Non è certo un caso che l'esternazione di solidarietà più fragorosa al senatore sia arrivata proprio da Alessandro Di Battista, la cui insofferenza nei confronti del M5S “istituzionalizzato” da Conte è di giorno in giorno più vistosa: “Gianluigi è infinitamente più grillino di tanti che si professano tali. Vi esorto a trovare le differenze con quello che dicevo io nella campagna elettorale del 33%”. I gruppi parlamentari riflesso di quell'ormai inesistente 33% dei consensi sono da oggi non più solo il formicaio impazzito che conosciamo già da mesi ma terra di conquista e insieme campo di battaglia nel quale si scontrano ambizioni personali e progetti politici diversi e alla lunga del tutto inconciliabili.
Fioramonti, con la sua sinistra ecologista che guarda all'esplosione verde in tutta Europa, e Paragone, con il suo anti- europeismo di fatto leghista, non resteranno in panchina, limitandosi a puntuali ma poco incisive esternazioni come i loro predecessori. Si daranno da fare per raccogliere proseliti e non mancheranno quelli, che sia da un lato che dall'altro, sceglieranno di abbandonare la nave che affonda. Per frenare l'emorragia e mantenere un ruolo sempre più traballante, Di Maio dovrà rivolgersi, come fa già da mesi, all'anima più identitaria, sia pure nel senso più superficiale del termine, del Movimento.

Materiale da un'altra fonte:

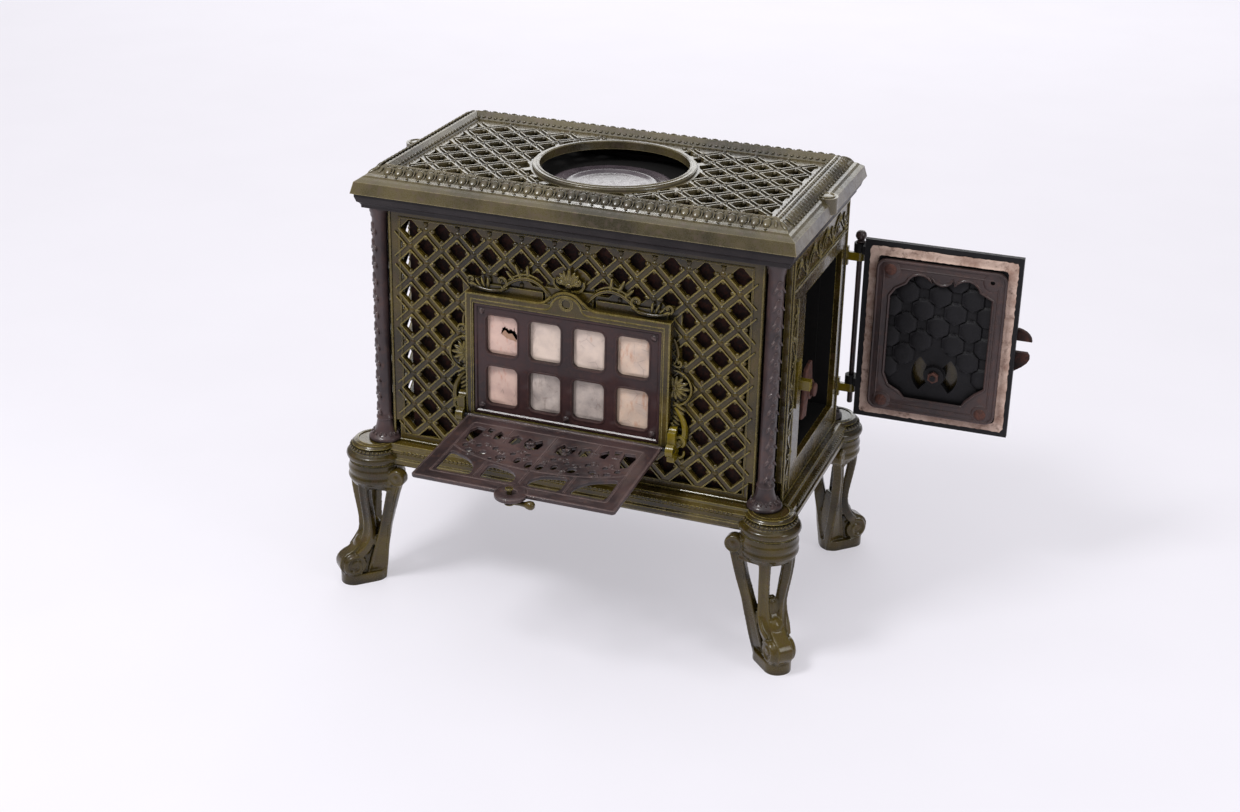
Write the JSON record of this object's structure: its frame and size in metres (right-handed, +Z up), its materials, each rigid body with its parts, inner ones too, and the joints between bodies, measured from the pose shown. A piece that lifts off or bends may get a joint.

Dalla prescrizione alle autostrade, il ritornello è sempre lo stesso: non si può arretrare di un millimetro, pena lo sfaldamento dei gruppi parlamentari.
Se il Pd, sia pur brontolando, finisce sempre per cedere alle “esigenze superiori” di Di Maio non è solo per debolezza.
Il partito di Zingaretti ha perso in agosto la sua occasione di cogliere una “sconfitta strategica”, quella che gli avrebbe permesso di uscire dalle urne battuto ma con numerosi vantaggi e un avversario vincitore ma costretto a governare in una situazione difficilissima. Ora il Pd può solo combattere per vincere: quindi ha bisogno di tempo e di “colonizzare” i 5S, o quel che ne resterà, trasformandoli in un alleato minore e subordinato. Anche per Zingaretti il Movimento di Grillo è terra di conquista.
Conte, con una spregiudicatezza manovriera ben superiore alle aspettative, ha sin qui usato i 5S come massa di manovra personale, spalleggiando le pretese di Di Maio pur di salvare la sua premiership, civettando però con un Pd a cui è in realtà molto più vicino e omogeneo, adoperando il proprio ascendente sui 5S per rendersi insostituibile e allo stesso tempo istituzionalizzando e normalizzando il Movimento un tempo “populista” per eccellenza. Il doppio disastro degli ultimi giorni e il pronunciamento di Di Battista dimostrano che l'operazione non sarà indolore. Alla fine le probabilità che il caos pentastellato travolga anche il governo sono più che robuste.